Навстречу процессии из Глухова выехал генеральный есаул Волкевич с бунчужными товарищами и запорожскими казаками. С ним была и депутация, состоящая из генерального писаря А. Я. Безбородки да лиц духовного сана.

Вскоре показались и городские стены. Город-крепость готовился к праздничному веселью.

— Ваша Светлость, ко въезду в гетманскую столицу через Севские ворота выстроено по обеим сторонам дороги шесть тысяч казаков. У ворот ждут Вашу Светлость все генеральные старшины и бунчужные товарищи, — отрапортовал Волкевич.

— А музыка есть? — с улыбкой переспросил Кирилла Григорьевич.

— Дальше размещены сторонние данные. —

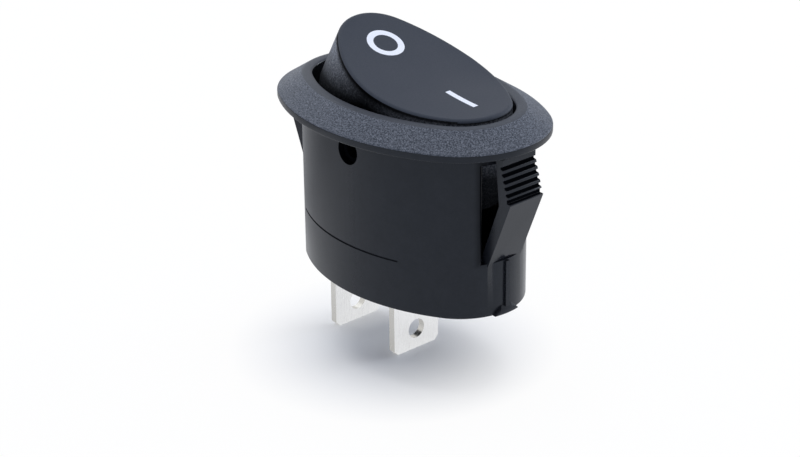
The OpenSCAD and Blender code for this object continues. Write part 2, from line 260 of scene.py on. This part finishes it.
def windowShade(tree, place, s):
    # painted shade: darker on the end walls beside the snap arms, and unchanged on the arms
    parts = addNode(tree, "SeparateXYZ", {0: place}).outputs
    aside = mathStep(tree, "ABSOLUTE", parts["Y"])
    beside = addRange(tree, aside, 0.1, 1, s["edge"] * mm, (s["edge"] + s["width"]) * mm)
    height = mathStep(tree, "ABSOLUTE", mathStep(tree, "ADD", parts["Z"], s["middle"] * mm))
    beyond = addRange(tree, height, 0, 1, s["half"] * mm, (s["half"] + s["soft"]) * mm)
    onArm = mathStep(tree, "LESS_THAN", aside, (s["edge"] - 0.2) * mm)
    return mathStep(tree, "MAXIMUM", mathStep(tree, "MAXIMUM", beside, beyond), onArm)


# the painted shade on the rocker's sides reads these too
rockerSizes = {
    "tilt": radians(14.8), "pivotDrop": 2.1, "rise": 6.6, "dish": 40.0, "gap": 0.3, "wall": 1.25,
    "flat": 1.4, "skirt": 1.3, "skirtDrop": 2.0, "roofExtra": 0.4, "arcSteps": 36,
    "trunnion": 1.4, "trunnionEnd": 8.1, "trunnionBore": 0.9, "boreDepth": 2.4,
    "plunger": 1.7, "boss": 1.2, "bossDrop": 3.2, "fit": 0.05, "boreTop": 4.3,
    "web": 1.6, "webIn": 0.3, "rimRound": 0.36,
    "shadeFrom": 2.7, "shadeTo": 6.4, "edgeFrom": 0.42, "edgeTo": 1.1, "middleFrom": 1, "middleTo": 8,
}

# the flange's spark-eroded grain; its pale specks are partly painted glints
flangeLook = {"name": "sparkTexturedNylon", "dark": (0.038, 0.044, 0.058), "pale": (0.25, 0.275, 0.335),
              "speckle": 0.15, "from": 0.43, "to": 0.74, "relief": 0.045, "strength": 0.5,
              "roughness": (0.45, 0.6), "specular": 0.1, "sheen": (0.78, 0.88, 1, 1)}
ringLook = {**flangeLook, "name": "smootherRing", "dark": (0.054, 0.060, 0.075),
            "pale": (0.082, 0.090, 0.108), "relief": 0.015}
# the body's satin nylon, with painted shade beside the snap arms
bodyLook = {"name": "satinNylon", "dark": (0.0085, 0.0100, 0.0135), "pale": (0.0125, 0.0140, 0.0185),
            "speckle": 1.6, "from": 0.3, "to": 0.7, "relief": 0.010, "strength": 0.2,
            "roughness": (0.2, 0.27), "specular": 0.26, "sheen": (0.8, 0.88, 1, 1), "shade": windowShade,
            "shadeSizes": {"edge": 2.6, "width": 1.0, "middle": 6.4, "half": 4.7, "soft": 1.4}}
# near-black, unreflecting nylon: painted shade in the arm's grooves, the pivot holes and the rocker's trunnion ends
paintedShadeLook = {**bodyLook, "name": "nylonInPaintedShade", "dark": (0.002, 0.0025, 0.004),
              "pale": (0.004, 0.0045, 0.006), "roughness": (0.6, 0.7), "specular": 0}
rockerLook = {"name": "fineMattNylon", "dark": (0.030, 0.036, 0.050), "pale": (0.040, 0.046, 0.063),
              "speckle": 0.13, "from": 0.35, "to": 0.65, "relief": 0.012, "strength": 0.35,
              "roughness": (0.5, 0.6), "specular": 0.16, "sheen": (0.78, 0.88, 1, 1)}
# the rocker's sides: its nylon drawn far paler than the top, then darkened by painted shade; the pale specks are
# partly painted glints
paintedShadeSideLook = {"name": "sparkTexturedSideInPaintedShade", "dark": (0.10, 0.11, 0.135), "pale": (0.68, 0.72, 0.80),
            "speckle": 0.2, "from": 0.45, "to": 0.85, "relief": 0.03, "strength": 0.5,
            "roughness": (0.5, 0.62), "specular": 0.14, "sheen": (0.8, 0.9, 1, 1),
            "shade": mouthShade, "shadeSizes": rockerSizes}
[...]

— Точно так, Ваша Светлость. И музыка имеется.

— Тогда поехали.

Раздался залп тысяч ружей. Тут же грянули музыка и литавры. Однако не успели въехать в ворота, как пушечный салют заглушил и оркестр, и стрельбу, и крики восторженных глуховчан, бросившихся сквозь казачий строй к карете графа. Толпу удалось осадить. И в едва установившейся тишине другой генеральный есаул, Якубович, обратился к светлейшему с торжественной приветственной речью.

Затем были еще речи, окропление святой водой в Николаевской церкви, молебен, застолье в гетманских палатах.

Празднества по прибытии нового гетмана окончились далеко за полночь...

Появление в Глухове Кириллы Григорьевича Разумовского, запечатленное в многочисленных сводках, документах, мемуарах, вызвавшее всяческие толки и пересуды, надолго оставшееся в памяти малороссиян, совпало с происшедшим позднее событием — рождением в одной глуховской семье младенца мужеского пола. О событии сем знало лишь несколько человек — родители, бабка-повитуха, кормилица да приходской священник Троицкого храма, крестивший новорожденного и записавший в книгу имя появившегося на свет отрока — Дмитрий Степанов сын Бортнянский.

А пока же объявлено было о созыве в Глухове в июле 1751 года всех старшин, полковников, шляхетства и прочих особ всякого звания для публичного оглашения жалованной грамоты императрицы Елизаветы Петровны, выданной гетману Разумовскому. Объявлено на званом обеде у гетмана, на следующий по приезде день, когда глуховская знать приглашена была к Разумовским. Мужчины встречались с самим графом, женщины — с супругою его, графиней Екатериной Ивановной.